Als geeignete Sicherung wird all das anzusehen sein, was im Falle einer Insolvenz nicht zur Insolvenzmasse gezogen werden kann, sondern tatsächlich dem Arbeitnehmer zugute kommt. Das kann z. B. eine Bankbürgschaft sein oder der Abschluss einer Versicherung. Entsprechende Produkte werden seit Einführung des § 8a ATZG von vielen Versicherungen angeboten.
Der Arbeitnehmer hat einen Anspruch darauf, dass der Arbeitgeber ihm die Absicherung des Wertguthabens nachweist, erstmals mit der ersten Gutschrift und dann alle sechs Monate. Kommt der Arbeitgeber seiner Verpflichtung nicht nach, ändert das nichts an der Wirksamkeit des Altersteilzeitvertrages. Der Arbeitnehmer ist daher gut beraten, die Insolvenzsicherung erforderlichenfalls mit gerichtlicher Hilfe durchzusetzen.
Trotz dieser Vorschrift werden all diejenigen Arbeitnehmer, deren Altersteilzeit bereits vor dem 1. Juli 2004 begonnen hat, weiter zittern müssen: Sie haben keinen Anspruch auf nachträgliche Insolvenzsicherung ihres Wertguthabens. Ist der Arbeitgeber nicht bereit, freiwillig eine Insolvenzsicherung vorzunehmen, bleibt das Risiko des Einkommensverlusts in der Freistellungsphase.
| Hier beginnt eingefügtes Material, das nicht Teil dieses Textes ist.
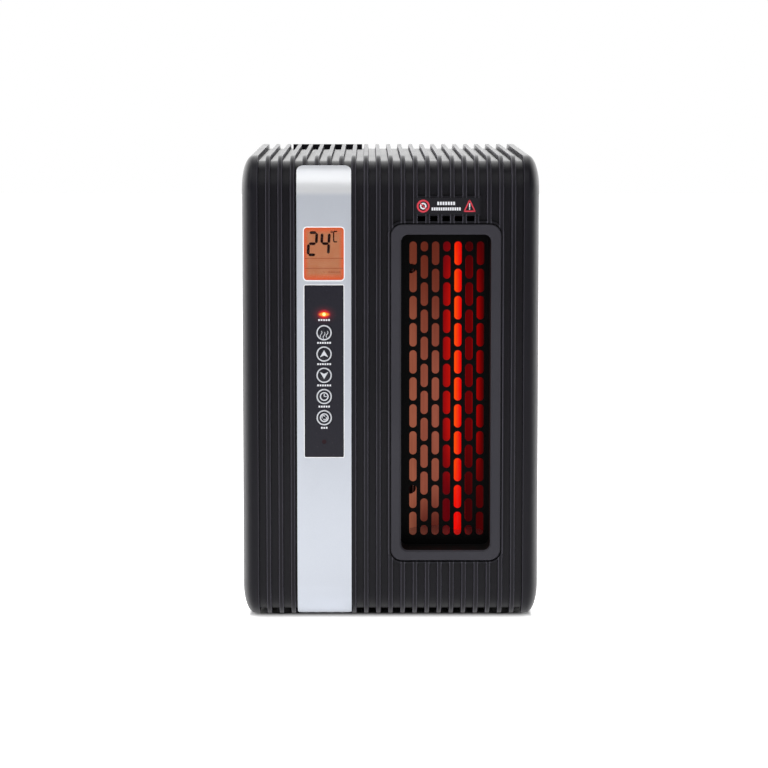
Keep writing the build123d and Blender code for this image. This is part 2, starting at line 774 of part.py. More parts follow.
with BuildPart() as outlet_badge:
    with BuildSketch(facing(pad_face)):
        with Locations((badge_x, pad_z)):
            RectangleRounded(badge_width, badge_height, 0.8)
    extrude(amount=badge_thickness)
outlet_badge.part.label = "outlet_badge"
export_step(outlet_badge.part, "parts/outlet_badge.step")

# ---------------------------------------------------------------- heat chamber
chamber_z = (chamber_bottom + chamber_top) / 2
chamber_height = chamber_top - chamber_bottom
leg_length = 40.0
with BuildPart() as heat_chamber:
    with BuildSketch(facing(chamber_back)):
        with Locations((outlet_x, chamber_z)):
            Rectangle(chamber_width + 2 * sheet, chamber_height)
            Rectangle(chamber_width, chamber_height - 2 * sheet, mode=Mode.SUBTRACT)
    extrude(amount=chamber_depth)
    with BuildSketch(facing(chamber_front + sheet)):
        with Locations((outlet_x, outlet_z)):
            RectangleRounded(guard_width, guard_height, 4)
            Rectangle(chamber_width, chamber_height - 2 * sheet, mode=Mode.SUBTRACT)
        with Locations(*guard_screw_places):
            Circle(guard_screw_radius + bore_gap, mode=Mode.SUBTRACT)
    extrude(amount=sheet)
    # the side sheets run down to the tray as legs
    with BuildSketch(Plane.XY.offset(tray_top)):
        with Locations((outlet_x, chamber_front + 20 + leg_length / 2)):
            with GridLocations(chamber_width + sheet, 1, 2, 1):
                Rectangle(sheet, leg_length)
    extrude(amount=chamber_bottom + sheet - tray_top)
    # the tube passes through the floor and the roof
    with BuildSketch(Plane.XY.offset(chamber_bottom)):
        with Locations((tube_x, tube_y)):
            Circle(tube_radius + seat_gap)
    extrude(amount=chamber_height, mode=Mode.SUBTRACT)
heat_chamber.part.label = "heat_chamber"
export_step(heat_chamber.part, "parts/heat_chamber.step")

reflector_span = chamber_width / 2 - reflector_gap
reflector_hole_x = outlet_x - reflector_span + reflector_hole_inset
upper_hole_z = outlet_z + opening_height / 2 - upper_hole_drop
lower_hole_z = outlet_z - opening_height / 2 + lower_hole_lift
with BuildPart() as copper_reflector:
    with BuildSketch(Plane.XY.offset(chamber_bottom + sheet)):
        with BuildLine():
            ThreePointArc(
                (outlet_x - reflector_span, tube_y + reflector_back - reflector_sweep),
                (outlet_x, tube_y + reflector_back),
                (outlet_x + reflector_span, tube_y + reflector_back - reflector_sweep),
            )
        trace(line_width=reflector_thickness)
    extrude(amount=chamber_height - 2 * sheet)
    with BuildSketch(facing(tube_y + reflector_back + 5)):
        with Locations((reflector_hole_x, upper_hole_z), (reflector_hole_x, lower_hole_z)):
            Circle(reflector_hole)
    extrude(amount=reflector_sweep + 10, mode=Mode.SUBTRACT)
copper_reflector.part.label = "copper_reflector"
export_step(copper_reflector.part, "parts/copper_reflector.step")

with BuildPart() as quartz_tube:
    with BuildSketch(Plane.XY.offset(cap_bottom + cap_length - cap_seat)):
        with Locations((tube_x, tube_y)):
            Circle(tube_radius)
            Circle(tube_radius - tube_wall, mode=Mode.SUBTRACT)
    extrude(amount=cap_top - cap_bottom - 2 * (cap_length - cap_seat))
quartz_tube.part.label = "quartz_tube"
export_step(quartz_tube.part, "parts/quartz_tube.step")

with BuildPart() as heating_coil:
    with BuildSketch(Plane.XY.offset(cap_bottom + cap_length - cap_seat)):
        with Locations((tube_x, tube_y)):
            Circle(coil_radius)
            Circle(coil_radius - coil_wall, mode=Mode.SUBTRACT)
    extrude(amount=cap_top - cap_bottom - 2 * (cap_length - cap_seat))
heating_coil.part.label = "heating_coil"
export_step(heating_coil.part, "parts/heating_coil.step")

for cap_name, cap_z in (("lower_ceramic_cap", cap_bottom), ("upper_ceramic_cap", cap_top - cap_length)):
    with BuildPart() as ceramic_cap:
        with BuildSketch(Plane.XY.offset(cap_z)):
            with Locations((tube_x, tube_y)):
                Circle(cap_radius)
        extrude(amount=cap_length)
        fillet(ceramic_cap.edges().filter_by(GeomType.CIRCLE), 0.8)
        with BuildSketch(Plane.XY.offset(cap_z if cap_z > chamber_z else cap_z + cap_length - cap_seat)):
            with Locations((tube_x, tube_y)):
                Circle(tube_radius + bore_gap)
        extrude(amount=cap_seat, mode=Mode.SUBTRACT)
    ceramic_cap.part.label = cap_name
    export_step(ceramic_cap.part, "parts/" + cap_name + ".step")

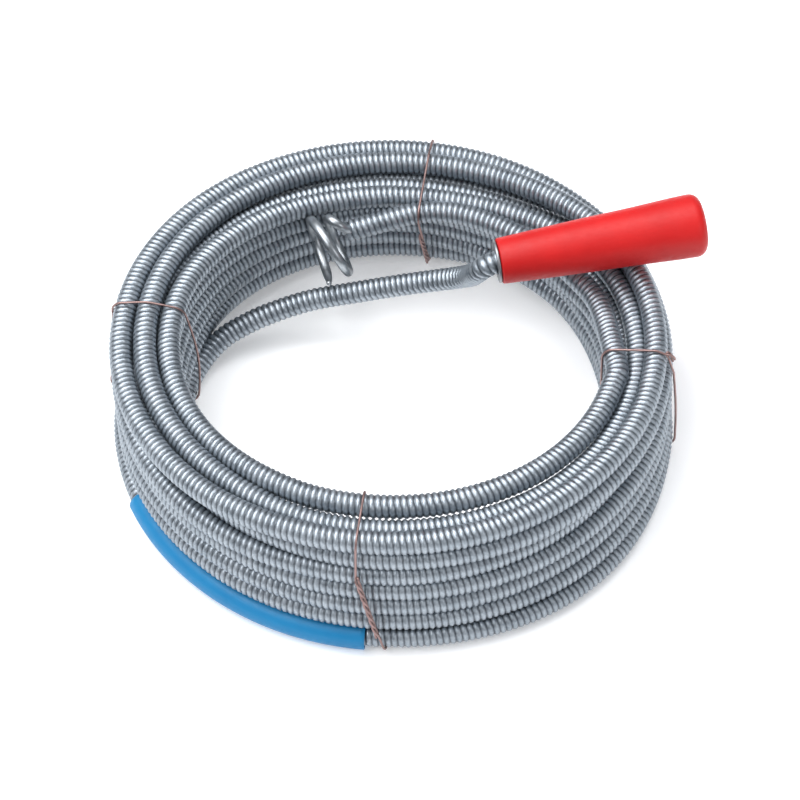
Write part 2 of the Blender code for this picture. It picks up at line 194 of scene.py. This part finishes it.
# A cable rises this much over a tie that passes below it, and is down again so
# many degrees to either side.
TIE_LIFT = 0.0012
TIE_LIFT_FROM = 1.5
TIE_LIFT_REACH = 9.0
TWIST_LIFT = 0.0017
TWIST_STEP = 0.0006
# Where the two ends of each tie are twisted together, as (radius, height), the
# length of the twist, and how far the loop stands off: (side, from, to, most).
TWISTS = {
    "left": ((0.1075, 0.014), 0.008, (-1, 0.004, 0.052, 0.0022)),
    "back": ((0.074, 0.036), 0.030, (-1, 0.004, 0.040, 0.0)),
    "right": ((0.1018, 0.0585), 0.006, (1, 0.002, 0.044, 0.0006)),
    "front": ((0.109, 0.047), 0.034, (1, 0.004, 0.040, 0.0003)),
}


# ---------------------------------------------------------------- the cable's way


def smoothstep(t):
    t = np.clip(t, 0.0, 1.0)
    return t * t * (3 - 2 * t)


def turn_target(azimuth):
    """(radius, height) in diameters where the cable should lie, with azimuth
    counted on from the first turn."""
    turn = int(azimuth // 360)
    at = azimuth - 360 * turn
    back, left, front, right = TURNS[turn]
    if at < 90:
        before = TURNS[turn - 1][3]
        share = smoothstep((at - CROSS_FROM) / (CROSS_TO - CROSS_FROM))
        start, end = before, back
    elif at < 180:
        share = smoothstep((at - 90) / 90)
        start, end = back, left
    elif at < 270:
        share = smoothstep((at - 180) / 90)
        start, end = left, front
    else:
        share = smoothstep((at - 270) / 90)
        start, end = front, right
    swing = SWINGS.get(turn, 0.0) * float(smoothstep(1 - abs(at - SWING_AT) / SWING_REACH))
    radius = start[0] + (end[0] - start[0]) * share + swing
    return [radius, start[1] + (end[1] - start[1]) * share]


def in_guide(azimuth):
    return GUIDE_REACH[0] <= azimuth % 360 <= GUIDE_REACH[1]


def floor_height(azimuth):
    """Lowest height of a cable's centre, lifted where a tie wire passes below."""
    lift = 0.0
    for bottom, _ in TIES.values():
        off = abs((azimuth - bottom + 180) % 360 - 180)
        lift = max(lift, TIE_LIFT * float(1 - smoothstep((off - TIE_LIFT_FROM) / TIE_LIFT_REACH)))
    return (CABLE_R + lift) / CABLE_D


def coil_path():
    """Points of the coiled stretch, with the turns pushed off one another."""
    step = 360 / STEPS_PER_TURN
    last = 360 * (len(TURNS) - 1) + TIP_LEAVES_AT
    azimuths = np.arange(COIL_START, last, step)
    target = np.array([turn_target(a) for a in azimuths])
    place = target.copy()
    count = len(azimuths)
    slots = np.round(azimuths / step).astype(int)
    table = np.full((STEPS_PER_TURN, len(TURNS)), -1)
    table[slots % STEPS_PER_TURN, slots // STEPS_PER_TURN] = np.arange(count)
    sleeve = np.array([in_guide(a) and int(a // 360) == SLEEVED_TURN for a in azimuths])
    radius = np.full(count, NESTED_R)
    radius[sleeve] = (GUIDE_OD / 2 + GUIDE_ROOM) / CABLE_D
    lowest = np.array([floor_height(a) for a in azimuths])
    valid = table >= 0
    safe = table.clip(0)
    pair_ok = valid[:, :, None] & valid[:, None, :]
    pair_ok &= ~np.eye(len(TURNS), dtype=bool)[None]
    reach = radius[safe][:, :, None] + radius[safe][:, None, :]
    for round_number in range(ROUNDS):
        at = place[safe]
        apart = at[:, :, None] - at[:, None, :]
        distance = np.linalg.norm(apart, axis=-1)
        overlap = np.where(pair_ok, np.maximum(reach - distance, 0.0), 0.0)
        push = (apart / np.maximum(distance, 1e-6)[..., None]) * overlap[..., None]
        move = np.zeros_like(place)
        np.add.at(move, safe[valid], PUSH_SHARE * push.sum(2)[valid])
        place = place + move
        if round_number < ROUNDS - LAST_ROUNDS:
            smooth = place.copy()
            smooth[1:-1] = 0.25 * place[:-2] + 0.5 * place[1:-1] + 0.25 * place[2:]
            place += EASE_SHARE * (smooth - place) + PULL_SHARE * (target - place)
        place[sleeve] = (GUIDE_R / CABLE_D, GUIDE_Z / CABLE_D)
        place[:, 1] = np.maximum(place[:, 1], lowest)
    angle = np.radians(azimuths)
    r, z = place[:, 0] * CABLE_D, place[:, 1] * CABLE_D
    return np.stack([r * np.cos(angle), r * np.sin(angle), z], 1)


def resample(points, spacing):
    steps = np.linalg.norm(np.diff(points, axis=0), axis=1)
    along = np.concatenate([[0.0], np.cumsum(steps)])
    count = int(round(along[-1] / spacing)) + 1
    even = np.linspace(0.0, along[-1], count)
    return np.stack([np.interp(even, along, column) for column in points.T], 1)


def catmull_rom(knots, per_span=24):
    knots = np.array(knots, float)
    knots = np.vstack([2 * knots[0] - knots[1], knots, 2 * knots[-1] - knots[-2]])
    t = np.linspace(0, 1, per_span, endpoint=False)[:, None]
    spans = []
    for a, b, c, d in zip(knots, knots[1:], knots[2:], knots[3:]):
        spans.append(
            0.5
            * (
                2 * b
                + (c - a) * t
                + (2 * a - 5 * b + 4 * c - d) * t**2
                + (3 * b - a - 3 * c + d) * t**3
            )
        )
    return np.vstack([*spans, knots[-2][None]])


def soften(points, spacing, width):
    """Gaussian smoothing along a path, which keeps both of its ends."""
    reach = int(4 * width / spacing)
    weights = np.exp(-0.5 * (np.arange(-reach, reach + 1) * spacing / width) ** 2)
    weights /= weights.sum()
    head = 2 * points[0] - points[reach:0:-1]
    tail = 2 * points[-1] - points[-2 : -reach - 2 : -1]
    padded = np.vstack([head, points, tail])
    return np.stack([np.convolve(column, weights, "valid") for column in padded.T], 1)


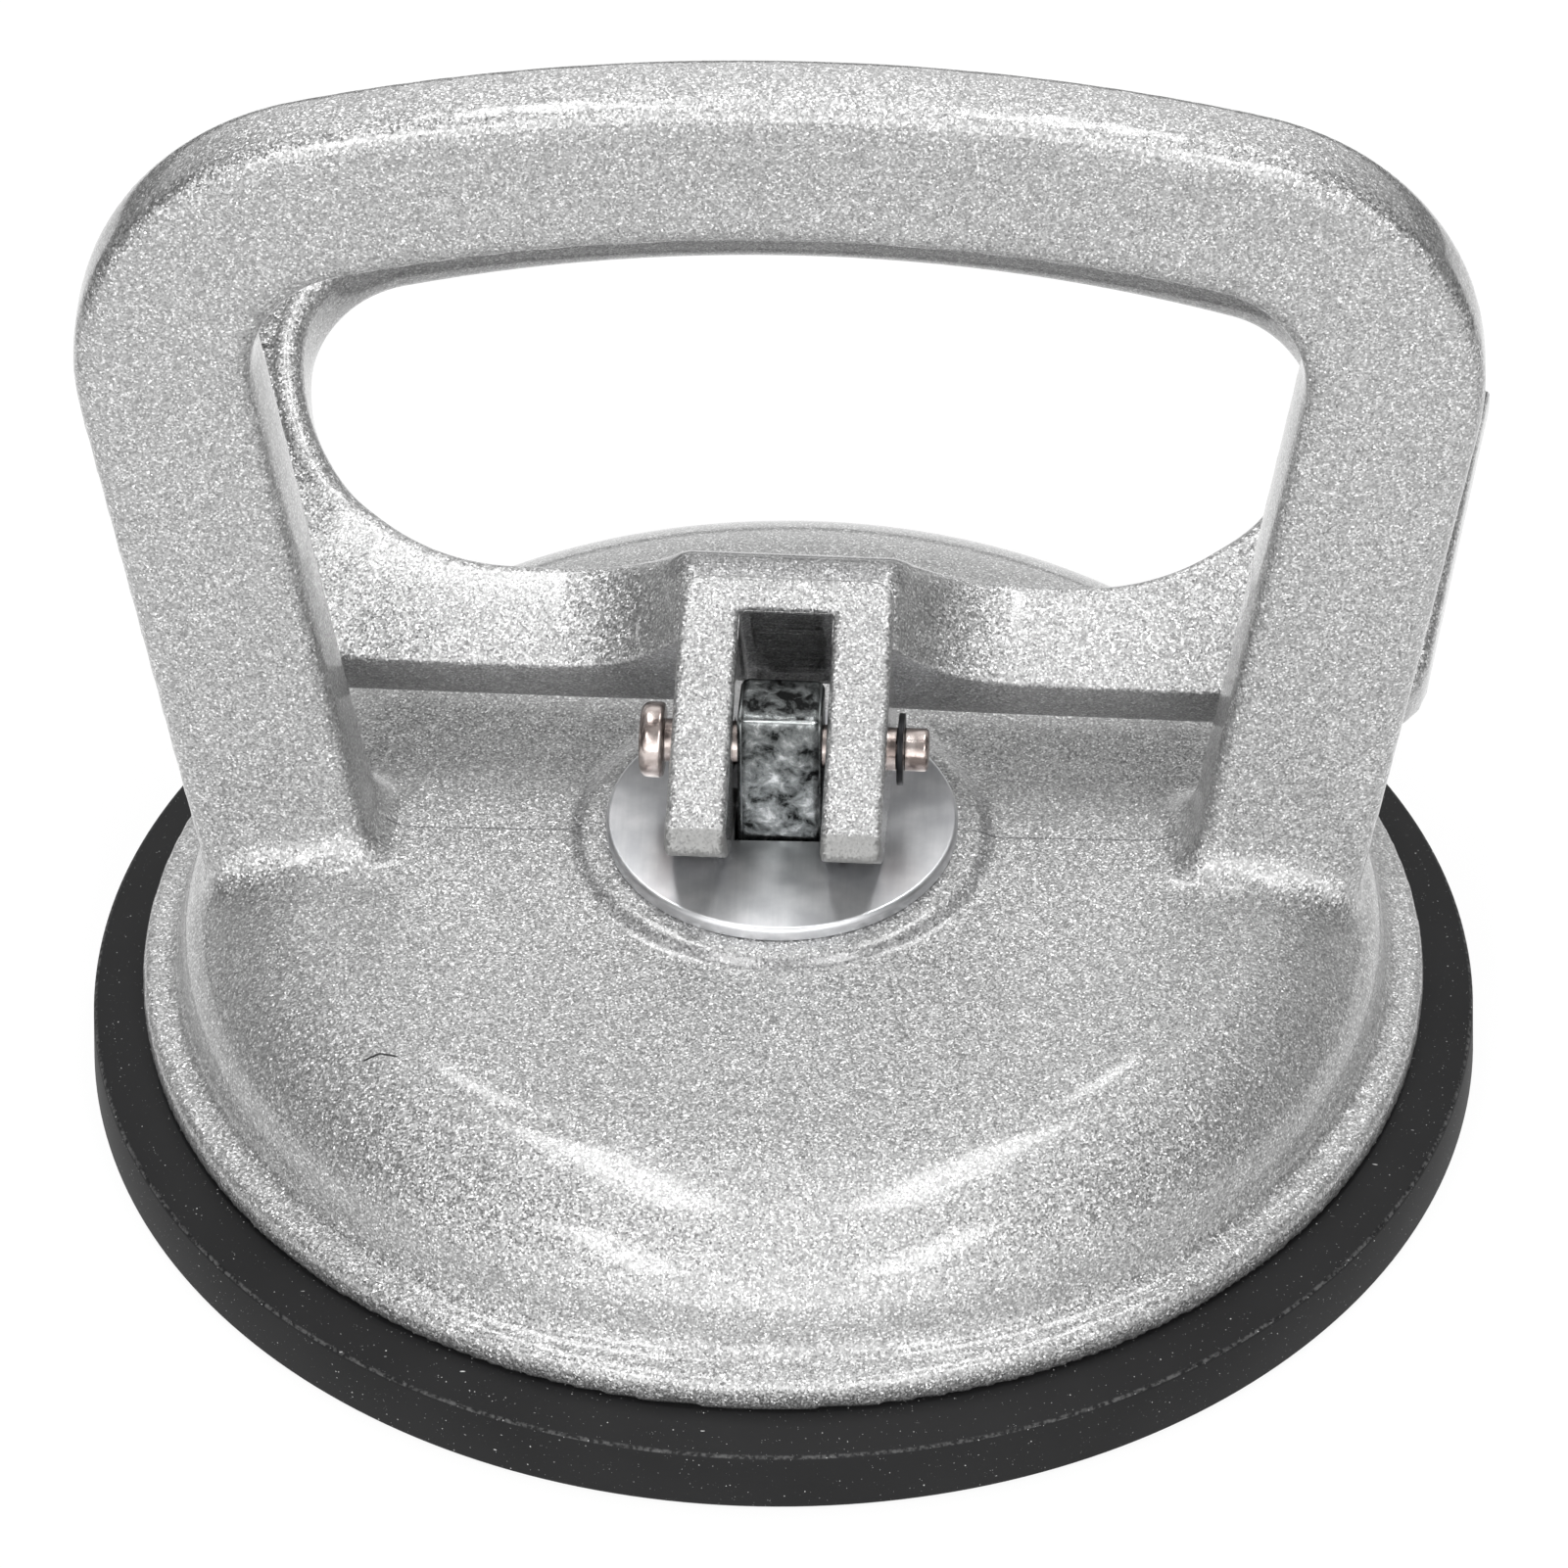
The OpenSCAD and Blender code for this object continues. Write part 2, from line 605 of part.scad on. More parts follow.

Die Furcht vor dem Verlust des Wertguthabens im Falle einer Insolvenz kann Arbeitnehmer von der Vereinbarung einer Altersteilzeit abhalten. In vielen Betrieben existiert jedoch auch nach Einführung der Verpflichtung zur Insolvenzsicherung keine Nachfrage nach dem sanften Übergang in die Rente. „Wir beschäftigen rund 150 Mitarbeiter und hatten bis heute nicht eine Anfrage über die Vereinbarung einer Altersteilzeit“, so Manfred Brinkmann, Geschäftsführer der vom Düsseldorfer Architekten Walter Brune gegründeten Brune-Immobilien GmbH.
Eine größere Nachfrage nach der Altersteilzeit besteht dagegen im produzierenden Gewerbe. So sind beispielsweise die Beschäftigten der Metallindustrie durch Betriebsvereinbarungen und Tarifverträge geschützt, die bereits vor Einführung des § 8a ATZG eine Insolvenzsicherung des Wertguthabens vorgeschrieben haben.